Even well-intentioned security efforts can fail due to these frequent errors:

  • Shadow IT: Employees using unauthorized cloud tools (like personal Dropbox or Google Drive accounts) to store company data. This bypasses your security controls entirely, creating “blind spots” where data is vulnerable and unmanaged.
  • Hardcoded Credentials: Developers often leave API keys or hardcoded passwords inside source code files. If this code is uploaded to a public repository like GitHub, attackers can scrape these keys to gain instant access to production databases.
  • Ignoring Legacy Systems: Many organizations secure their newest software but leave five-year-old servers running with outdated, insecure firmware. Attackers often target these “forgotten” assets because they know they are rarely updated or monitored.
  • Neglecting Offboarding: Failing to immediately disable access for terminated employees is a major risk. An ex-employee with an active VPN login is an unauthorized user with authorized credentials.

Advanced Tips

For those looking to move beyond the basics, consider these advanced strategies to harden your data environment further:

Just-in-Time (JIT) Access: Instead of granting a system administrator permanent access, use JIT. Under this model, administrators have zero access by default. When they need to perform maintenance, they request access, which is granted for a specific window (e.g., two hours) and then automatically revoked.
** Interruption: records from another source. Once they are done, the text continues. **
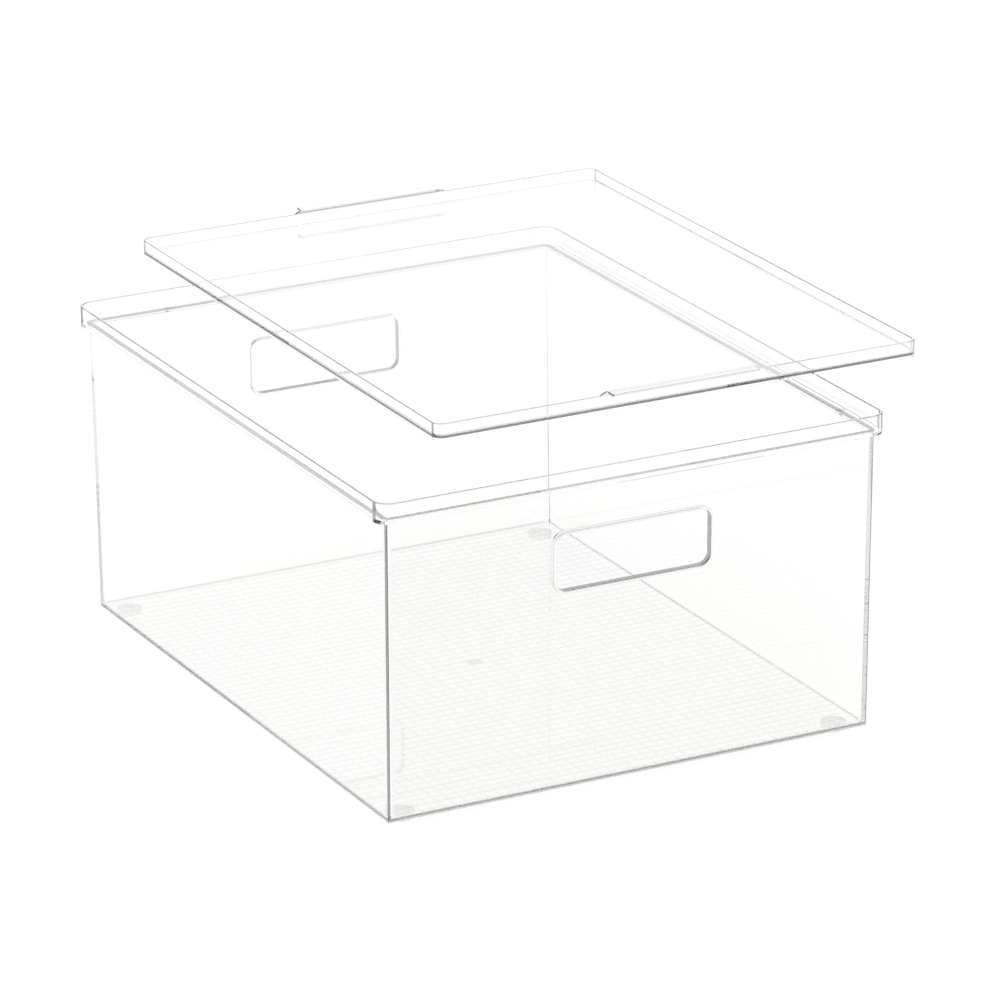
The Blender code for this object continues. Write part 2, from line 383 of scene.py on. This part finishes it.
class BinShape:
    """The bin's levels and insets about the Z axis, worked out from the box of its solid."""

    def __init__(self, low, high):
        self.centre = (low + high) / 2
        self.half = (high - low) / 2
        self.base = low.z
        self.bottom_band = self.base + FLOOR * BOTTOM_BAND
        self.floor_top = self.base + FLOOR
        self.floor_band = self.base + FLOOR * FLOOR_BAND
        self.rim_top = high.z
        self.hole_z = self.rim_top - HOLE_DROP
        self.ledge_top = self.rim_top - REBATE_DEPTH
        self.ledge_underside = self.ledge_top - LEDGE_THICKNESS
        self.ledge_band = self.ledge_underside + LEDGE_THICKNESS * LEDGE_BAND
        side_inset, end_inset = self.wall_insets(self.base)
        self.grid_half_x = self.half.x - side_inset - GRID_MARGIN
        self.grid_half_y = self.half.y - end_inset - GRID_MARGIN

    def wall_insets(self, z):
        """How far the walls' outer faces lie inside the rim's outer faces at a height: (sides, ends)."""
        share = (self.ledge_underside - z) / (self.ledge_underside - self.base)
        return RIM_OVERHANG + SIDE_LEAN * share, RIM_OVERHANG + END_LEAN * share

    def wall_section(self, z, inward, corner_radius):
        """A section of the walls' outside at inward 0, or of the hollow at the wall's thickness."""
        side_inset, end_inset = self.wall_insets(z)
        return self.half.x - side_inset - inward, self.half.y - end_inset - inward, z, corner_radius

    def rim_cutter(self, name, inset, low):
        """A block that cuts down to a height everywhere further in than inset from the rim's outside."""
        high = self.rim_top + OVERRUN
        return add_block(
            name, self.half.x - inset, self.half.y - inset, low, high, RIM_CORNER_RADIUS - inset
        )

    def hole_frame(self, end):
        """Where a level shape goes to lie in an end wall at the hand hole: end is -1 in front, 1 behind."""
        face = self.half.y - self.wall_insets(self.hole_z)[1]
        lean = math.atan2(END_LEAN, self.ledge_underside - self.base)
        half_turn = Matrix.Rotation(math.pi if end > 0 else 0, 4, "Z")
        stood_up = Matrix.Rotation(math.pi / 2 + lean, 4, "X")
        return half_turn @ Matrix.Translation((0, -face, self.hole_z)) @ stood_up


def outer_block(shape):
    """The bin's outside as a full block: the leaning walls and the rim that stands out over them."""
    ledge_middle = (shape.ledge_top + shape.ledge_underside) / 2
    body = loft(
        "bin_body",
        shape.wall_section(shape.base, 0, WALL_CORNER_RADIUS),
        shape.wall_section(ledge_middle, 0, WALL_CORNER_RADIUS),
    )
    bevel_where(body, level_at(shape.base), BOTTOM_ROUND, EDGE_STEPS)
    cut_loop(body, shape.bottom_band)
    cut_loop(body, shape.floor_band)
    rim = add_block(
        "rim", shape.half.x, shape.half.y, shape.ledge_underside, shape.rim_top, RIM_CORNER_RADIUS
    )
    cut_loop(rim, shape.ledge_band)
    combine(body, "UNION", rim)

    def under_ledge(edge):
        """Whether an edge is where the walls' outside meets the ledge's underside."""
        at = edge.verts[0].co
        inside = all(abs(at[side]) < shape.half[side] - RIM_OVERHANG / 2 for side in (0, 1))
        return inside and level_at(shape.ledge_underside)(edge)

    bevel_sharp(body, LEDGE_ROOT_RADIUS, EDGE_STEPS, under_ledge)
    return body


def hollow_out(body, shape):
    """Cuts the hollow and the rebate, rounds the edges, and divides the ledge's top by a step of a hair."""
    above_ledge = shape.ledge_top + REBATE_DEPTH / 2
    hollow = loft(
        "hollow",
        shape.wall_section(shape.floor_top, WALL, FLOOR_CORNER_RADIUS),
        shape.wall_section(above_ledge, WALL, INSIDE_CORNER_RADIUS),
    )
    bevel_where(hollow, level_at(shape.floor_top), FLOOR_FILLET, 2 * EDGE_STEPS)
    combine(body, "DIFFERENCE", hollow, shape.rim_cutter("rebate", RIM_WALL, shape.ledge_top))
    bevel_where(body, level_at(shape.rim_top), RIM_TOP_RADIUS, EDGE_STEPS)
    bevel_sharp(body, EDGE_RADIUS, EDGE_STEPS)
    combine(body, "DIFFERENCE", shape.rim_cutter("wall_top", WALL_TOP_INSET, shape.ledge_top - HAIR))


def bead_ring():
    """The bead round a hand hole, level about the Z axis, its outer side at the top."""
    low = -(WALL + BEAD_INSIDE)
    half_x = HOLE_WIDTH / 2 + BEAD_WIDTH
    half_y = HOLE_HEIGHT / 2 + BEAD_WIDTH
    ring = add_block("hole_bead", half_x, half_y, low, BEAD_OUTSIDE, HOLE_CORNER_RADIUS + BEAD_WIDTH)
    start_edit(ring, "FACE")
    select_where(ring, lambda face: abs(face.normal.z) > SQUARE_ON)
    bpy.ops.mesh.inset(thickness=BEAD_WIDTH)
    bpy.ops.mesh.bridge_edge_loops()
    end_edit()
    bevel_sharp(ring, BEAD_ROUND, EDGE_STEPS)
    return ring


def cut_hand_hole(body, shape, end):
    """Cuts an end wall back to the middle of the bead's width, and joins the rounded bead there."""
    margin = BEAD_WIDTH / 2
    cutter = add_block(
        "hole_cutter",
        HOLE_WIDTH / 2 + margin,
        HOLE_HEIGHT / 2 + margin,
        -WALL - BEAD_INSIDE - OVERRUN,
        OVERRUN,
        HOLE_CORNER_RADIUS + margin,
    )
    ring = bead_ring()
    for part in (cutter, ring):
        part.matrix_world = shape.hole_frame(end)
        settle(part)
    combine(body, "DIFFERENCE", cutter)
    combine(body, "UNION", ring)


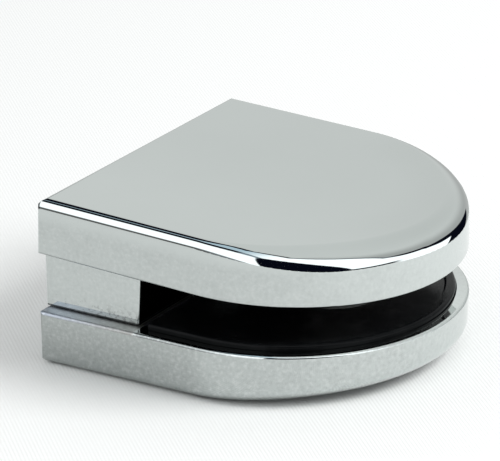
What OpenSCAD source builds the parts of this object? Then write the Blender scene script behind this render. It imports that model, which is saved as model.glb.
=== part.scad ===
// Flat-backed glass panel clamp with a round front.
// Two die-cast jaws hold a glass panel between two rubber gaskets. The spine that keeps the
// jaws apart is cast in one with the upper jaw, and two screws from below pull the lower jaw up.
// A post bolt passes through the spine; its head lies in a pocket between the two castings.
//
// Frame: +X out of the flat back towards the glass, +Y across, +Z up.
// The origin is the centre of the post bolt hole, on the flat back.

/* [Body] */
// Width across the two straight sides
body_w = 50; // [46:0.5:60]
// Depth from the flat back to the round front
body_d = 50.6; // [48:0.1:65]
// Height of the lower jaw
lower_h = 8.2; // [7.8:0.1:12]
// Height of the upper jaw
upper_h = 8.0; // [6:0.1:12]
// Slot height between the bare jaws, at the flat back
slot_h = 8.55; // [8:0.05:12]
// How far the upper jaw is toed in towards the lower one, in degrees
toe_in = 2.4; // [0:0.1:3]

/* [Casting shape] */
// Draft of the outer walls, in degrees
wall_draft = 2; // [0:0.1:4]
// Rounding of the outer edges along the straight sides and the back
side_edge_r = 1.35; // [0.5:0.05:1.8]
// Rounding of the outer edges round the front
front_edge_r = 3.35; // [2:0.05:3.6]
// How far round the front this rounding takes to reach its full size, in degrees
blend_turn = 50; // [30:5:80]
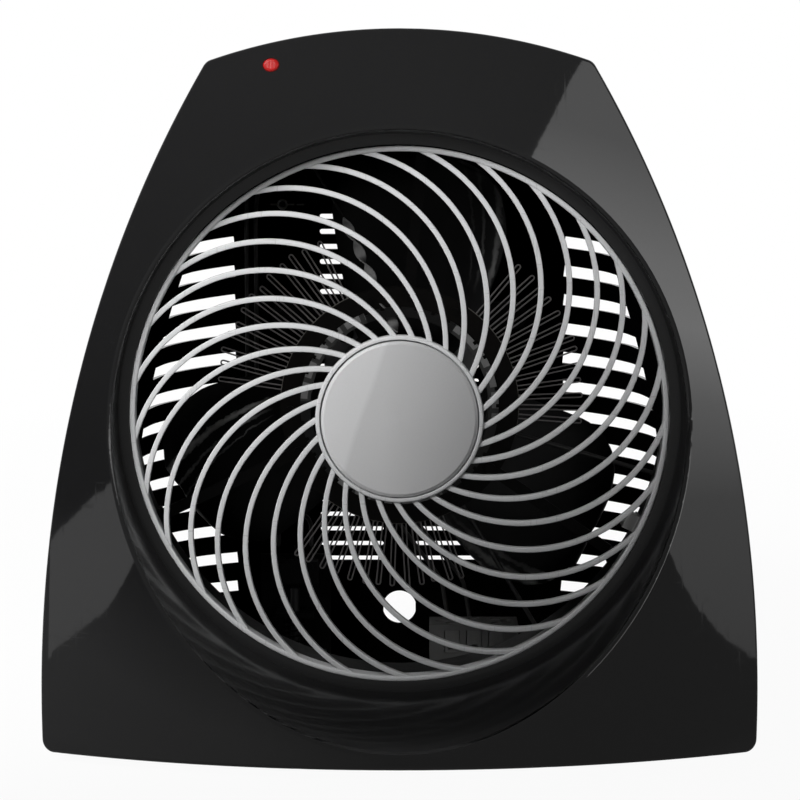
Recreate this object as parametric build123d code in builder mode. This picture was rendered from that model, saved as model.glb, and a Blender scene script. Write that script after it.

Behavioral Analytics: Modern security tools can establish a “baseline” for user behavior. If a user normally logs in from New York at 9:00 AM, but suddenly attempts to download your entire customer database from a server in a different country at 3:00 AM, the system should automatically block the session and alert your security team, regardless of the password validity.

Immutable Backups: To protect against ransomware—the ultimate form of unauthorized access—ensure your backups are immutable. This means that once a backup is written, it cannot be modified or deleted, even by an administrator, for a set period. This ensures that even if an attacker encrypts your primary data, you can restore from a “clean” state.

Conclusion

Maintaining the sanctity of data is not a singular achievement; it is a relentless commitment to vigilance. Unauthorized access is rarely the result of a single flaw; it is usually the consequence of a chain of minor oversights. By embracing the principles of least privilege, enforcing robust authentication, and automating the lifecycle of user permissions, you transition from a reactive posture to a resilient one.

Treat your data as your most valuable asset. In a world where digital threats are evolving, the security you build today is the foundation of your success tomorrow. Start by auditing your access points, enable MFA, and eliminate the “trust by default” mentality. The sanctity of your data is worth the effort.